## DO THIS
Filter the entries below, keeping only lines with the word "caption".

(Raw records)
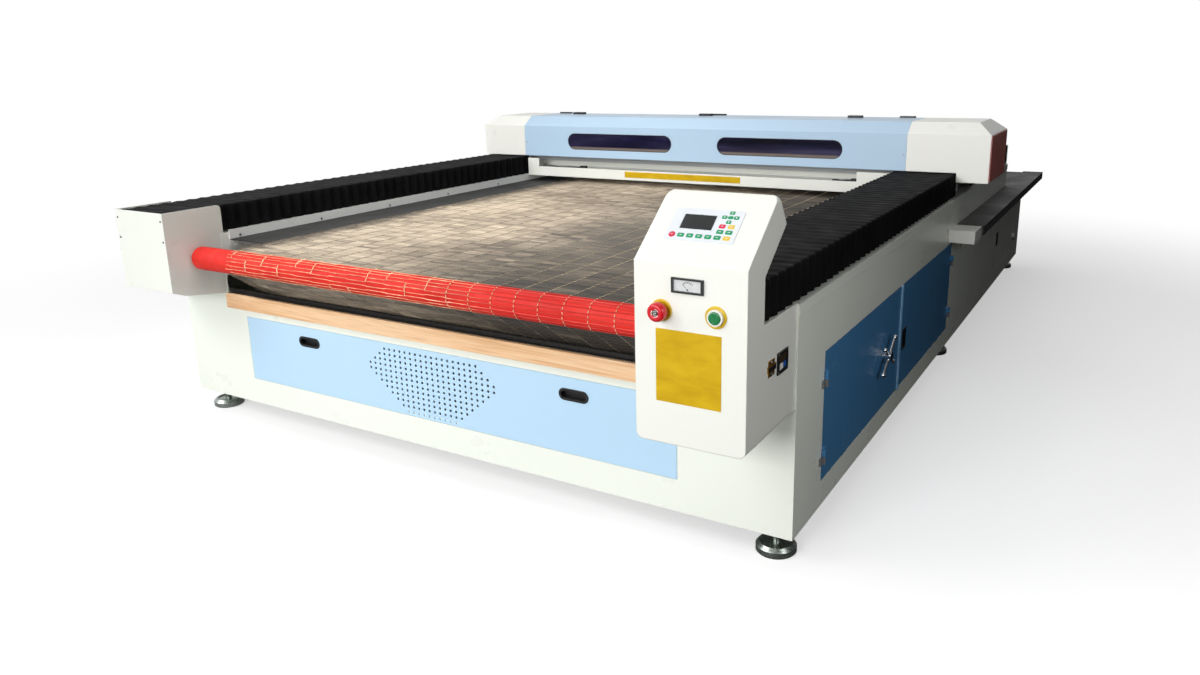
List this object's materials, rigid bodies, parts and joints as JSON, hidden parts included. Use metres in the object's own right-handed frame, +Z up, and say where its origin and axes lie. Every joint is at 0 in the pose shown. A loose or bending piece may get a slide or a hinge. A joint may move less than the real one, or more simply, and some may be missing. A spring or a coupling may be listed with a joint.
{
  "type": "fabric laser cutting machine",
  "caption": "Conveyor-fed laser cutter for cloth: low white cabinet with a mesh belt, pleated side bellows, a travelling gantry with viewing slots and a front control console.",
  "frame": {"origin": "on the floor under the middle of the machine's bounding box", "axes": "+Z up, front (console and feed roller) towards -Y, +X to the operator's right"},
  "size_m": [2.335, 3.931, 0.929],
  "materials": {
    "white_paint": "gloss",
    "blue_paint": "satin",
    "door_paint": "gloss",
    "dark_red_paint": "satin",
    "black_paint": "satin",
    "grey_paint": "satin",
    "frame_paint": "satin",
    "beech": "satin",
    "bristle": "matt",
    "zinc": "satin",
    "chrome": "polished",
    "aluminium": "satin",
    "red_rubber": "matt",
    "belt_mesh": "matt",
    "pad_plastic": "satin",
    "screen": "gloss",
    "key_plastic": "satin",
    "black_plastic": "satin",
    "needle_paint": "matt",
    "clear": "gloss",
    "yellow_plastic": "gloss",
    "red_plastic": "gloss",
    "white_plastic": "gloss",
    "green_plastic": "gloss",
    "brass": "satin",
    "tinted": "gloss",
    "tube_glass": "gloss",
    "bellows_cloth": "matt"
  },
  "bodies": {
    "base": {"cabinet": "white_paint", "front_panel": "blue_paint", "panel_grips": "black_plastic", "wood_strip": "beech", "brush_strip": "bristle", "front_screws": "zinc", "left_end_box": "white_paint", "trim_rails": "white_paint", "rear_table": "black_paint", "side_ledge": "black_paint", "ledge_bracket": "white_paint", "levelling_feet": "chrome", "door_post": "blue_paint", "door_hinges": "zinc", "roller_bearings": "grey_paint", "conveyor_motor": "black_paint", "mesh_belt": "belt_mesh", "bed_slats": "aluminium", "bed_side_plates": "black_paint", "console_housing": "white_paint", "control_panel": "pad_plastic", "display": "screen", "keypad": "key_plastic", "meter_case": "black_plastic", "meter_window": "clear", "button_rings": "yellow_plastic", "start_bezel": "white_plastic", "console_plate": "yellow_plastic", "socket_frame": "black_plastic", "data_port": "brass", "mains_gland": "black_plastic", "y_rails": "zinc", "bellows_front": "bellows_cloth", "bellows_rear": "bellows_cloth"},
    "gantry": {"gantry_frame": "frame_paint", "carriages": "grey_paint", "x_rail": "zinc", "gantry_cover": "blue_paint", "left_end_cap": "white_paint", "right_end_cap": "white_paint", "end_plates": "dark_red_paint", "cover_windows": "tinted", "gantry_tray": "white_paint", "tray_strip": "yellow_plastic", "cover_catches": "black_plastic", "laser_tube": "tube_glass"},
    "head": {"laser_head": "grey_paint"},
    "front_drum": {"front_roller": "red_rubber", "front_shaft": "zinc"},
    "rear_drum": {"rear_roller": "red_rubber", "rear_shaft": "zinc"},
    "door_front": {"front_door": "door_paint"},
    "latch": {"cross_handle": "chrome"},
    "door_rear": {"rear_door": "door_paint", "rear_door_pull": "black_plastic"},
    "door_service": {"service_door": "white_paint", "service_door_pull": "black_plastic"},
    "stop": {"stop_button": "red_plastic"},
    "start": {"start_button": "green_plastic"},
    "needle": {"meter_needle": "needle_paint"}
  },
  "joints": [
    {"name": "gantry_slide", "type": "slide", "parent": "base", "child": "gantry", "axis": [0, 1, 0], "range_m": [-1.6, 0.78], "deforming": ["bellows_front", "bellows_rear"]},
    {"name": "head_slide", "type": "slide", "parent": "gantry", "child": "head", "axis": [1, 0, 0], "range_m": [-0.78, 0.78]},
    {"name": "front_roller_spin", "type": "hinge", "parent": "base", "child": "front_drum", "pos_m": [-0.0545, -1.7445, 0.58], "axis": [1, 0, 0], "continuous": true},
    {"name": "rear_roller_spin", "type": "hinge", "parent": "base", "child": "rear_drum", "pos_m": [-0.0545, 1.3535, 0.58], "axis": [1, 0, 0], "continuous": true},
    {"name": "front_door_hinge", "type": "hinge", "parent": "base", "child": "door_front", "pos_m": [1.0615, -1.4615, 0.308], "axis": [0, 0, -1], "range_deg": [0, 110]},
    {"name": "latch_turn", "type": "hinge", "parent": "door_front", "child": "latch", "pos_m": [1.0555, -0.9165, 0.308], "axis": [-1, 0, 0], "range_deg": [0, 90]},
    {"name": "rear_door_hinge", "type": "hinge", "parent": "base", "child": "door_rear", "pos_m": [1.0615, 0.0255, 0.308], "axis": [0, 0, 1], "range_deg": [0, 110]},
    {"name": "service_door_hinge", "type": "hinge", "parent": "base", "child": "door_service", "pos_m": [1.0615, 1.7185, 0.308], "axis": [0, 0, 1], "range_deg": [0, 110]},
    {"name": "stop_press", "type": "slide", "parent": "base", "child": "stop", "axis": [0, 1, 0], "range_m": [0, 0.006]},
    {"name": "start_press", "type": "slide", "parent": "base", "child": "start", "axis": [0, 1, 0], "range_m": [0, 0.003], "stiffness_N_per_m": 600},
    {"name": "needle_swing", "type": "hinge", "parent": "base", "child": "needle", "pos_m": [0.924, -1.9345, 0.7225], "axis": [0, 1, 0], "range_deg": [0, 90]}
  ],
  "couplings": [
    {"joint": "rear_roller_spin", "follows": "front_roller_spin", "ratio": 1}
  ]
}
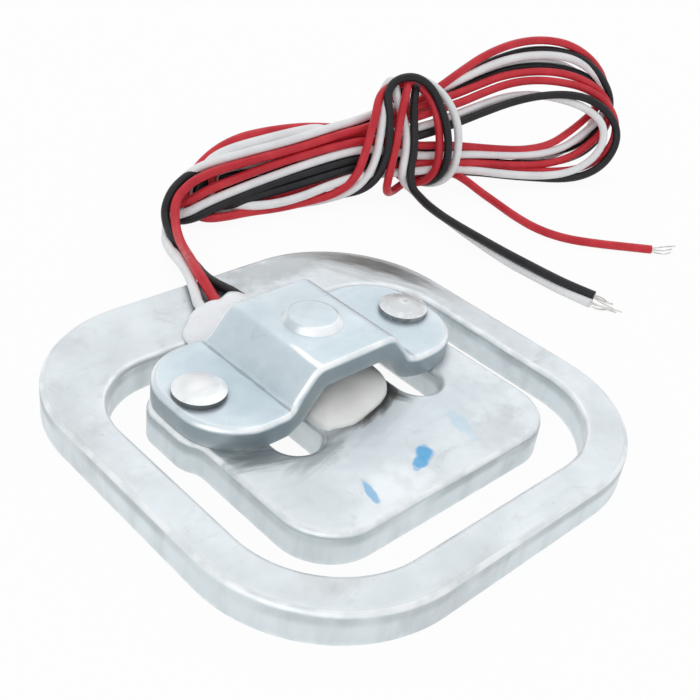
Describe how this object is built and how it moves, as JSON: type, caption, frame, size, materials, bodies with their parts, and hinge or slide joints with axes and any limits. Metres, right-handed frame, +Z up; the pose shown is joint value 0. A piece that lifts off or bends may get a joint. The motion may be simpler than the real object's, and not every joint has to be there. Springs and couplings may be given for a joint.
{
  "type": "half-bridge load cell",
  "caption": "Square stamped-steel strain gauge sensor with a riveted load bridge, soft coat and tied signal wires, measures force pressed on its dimple.",
  "frame": {"origin": "bottom centre of the square plate", "axes": "+Z up from the ring's underside to the load dimple, +X from the left rivet to the right rivet, +Y from the spine to the back bar where the wires leave"},
  "size_m": [0.0722, 0.0488, 0.0144],
  "materials": {
    "plate_steel": "satin zinc plate, bluish white",
    "bridge_steel": "satin zinc plate, bluish white",
    "rivet_steel": "satin plated",
    "gauge_film": "satin",
    "gauge_foil": "satin",
    "solder": "bright",
    "silicone": "satin",
    "adhesive": "satin",
    "white_insulation": "satin",
    "black_insulation": "satin",
    "red_insulation": "satin",
    "wire_bundle": "satin",
    "tinned_strands": "satin"
  },
  "bodies": {
    "root": {"sensor_plate": "plate_steel", "load_bridge": "bridge_steel", "left_rivet": "rivet_steel", "right_rivet": "rivet_steel", "gauge_backing": "gauge_film", "gauge_foil": "gauge_foil", "white_solder_joint": "solder", "black_solder_joint": "solder", "red_solder_joint": "solder", "silicone_coat": "silicone", "exit_adhesive": "adhesive", "white_inner_wire": "white_insulation", "black_inner_wire": "black_insulation", "red_inner_wire": "red_insulation", "white_lead": "white_insulation", "black_lead": "black_insulation", "red_lead": "red_insulation", "wire_hank": "wire_bundle", "white_free_end": "white_insulation", "black_free_end": "black_insulation", "red_free_end": "red_insulation", "white_bare_tip": "tinned_strands", "black_bare_tip": "tinned_strands", "red_bare_tip": "tinned_strands"}
  },
  "joints": []
}
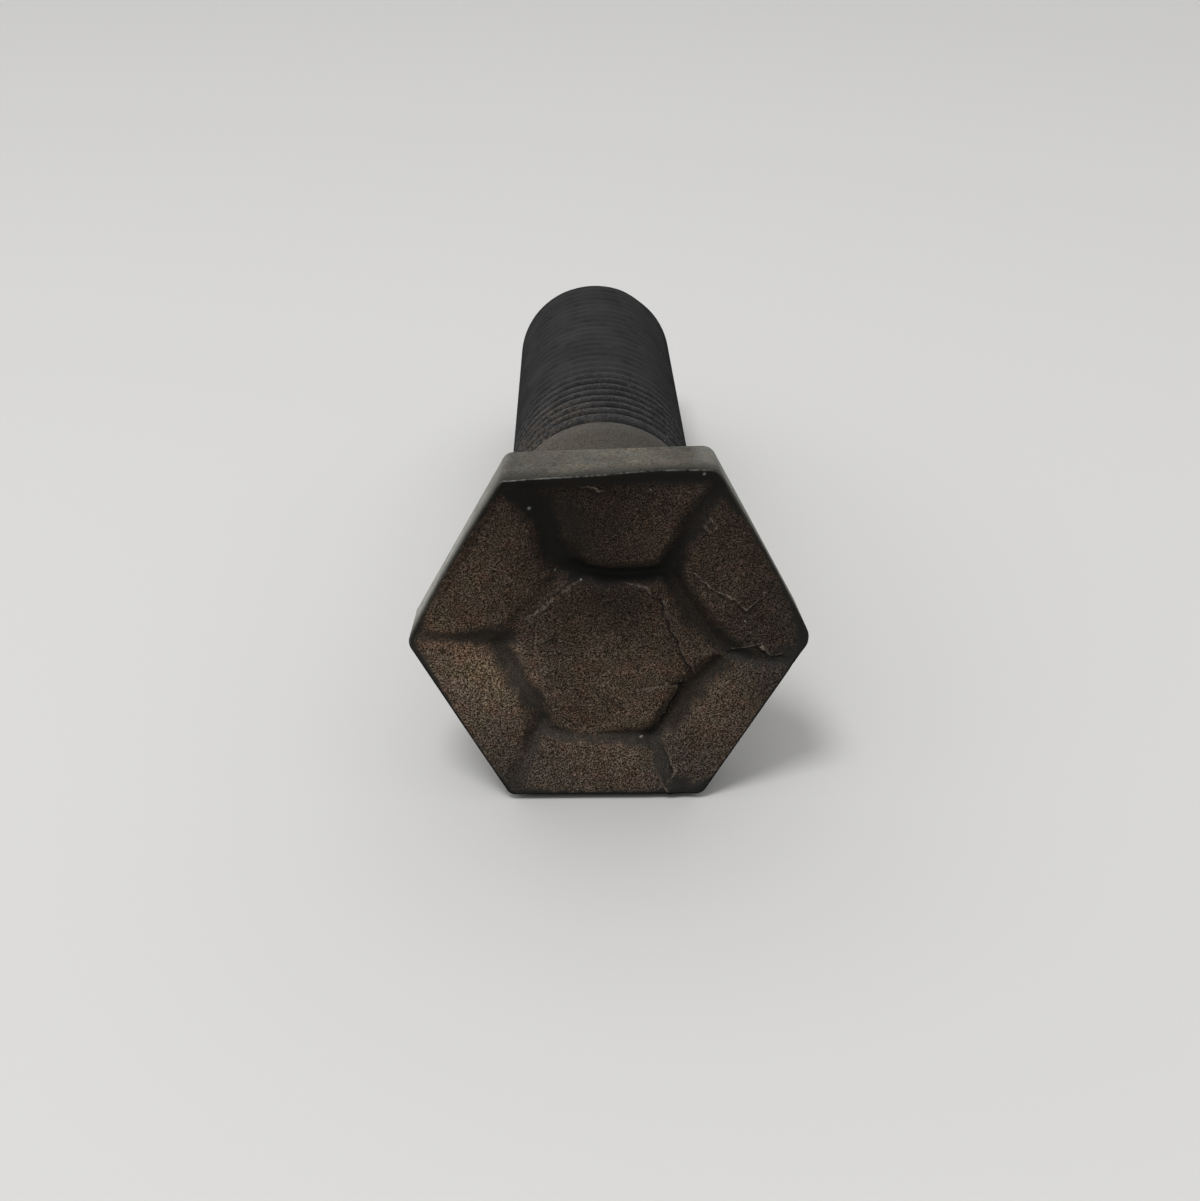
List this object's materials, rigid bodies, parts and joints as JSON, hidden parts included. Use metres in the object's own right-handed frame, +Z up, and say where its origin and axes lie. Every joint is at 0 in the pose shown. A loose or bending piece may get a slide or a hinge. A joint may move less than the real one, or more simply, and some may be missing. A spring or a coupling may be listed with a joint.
{
  "type": "hex head bolt",
  "caption": "Short machine bolt with a thin forged hexagonal head, its face dished between six pads, a plain neck and a fine thread.",
  "frame": {"origin": "on the surface that the bolt lies on, under the middle of its bounding box", "axes": "+Z up, the head faces -Y, the shank runs towards +Y and slopes 4.2 degrees down to its end, +X to the right seen over the head"},
  "size_m": [0.0218, 0.0548, 0.0192],
  "materials": {
    "steel": "dark forged and rolled steel, matt, with brown surface rust on the head's face"
  },
  "bodies": {
    "root": {"hex_bolt": "steel"}
  },
  "joints": []
}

## RESULT
  "caption": "Conveyor-fed laser cutter for cloth: low white cabinet with a mesh belt, pleated side bellows, a travelling gantry with viewing slots and a front control console.",
Describe how this object is built and how it moves, as JSON: type, caption, frame, size, materials, bodies with their parts, and hinge or slide joints with axes and any limits. Metres, right-handed frame, +Z up; the pose shown is joint value 0. A piece that lifts off or bends may get a joint. The motion may be simpler than the real object's, and not every joint has to be there. Springs and couplings may be given for a joint.
  "caption": "Square stamped-steel strain gauge sensor with a riveted load bridge, soft coat and tied signal wires, measures force pressed on its dimple.",
  "caption": "Short machine bolt with a thin forged hexagonal head, its face dished between six pads, a plain neck and a fine thread.",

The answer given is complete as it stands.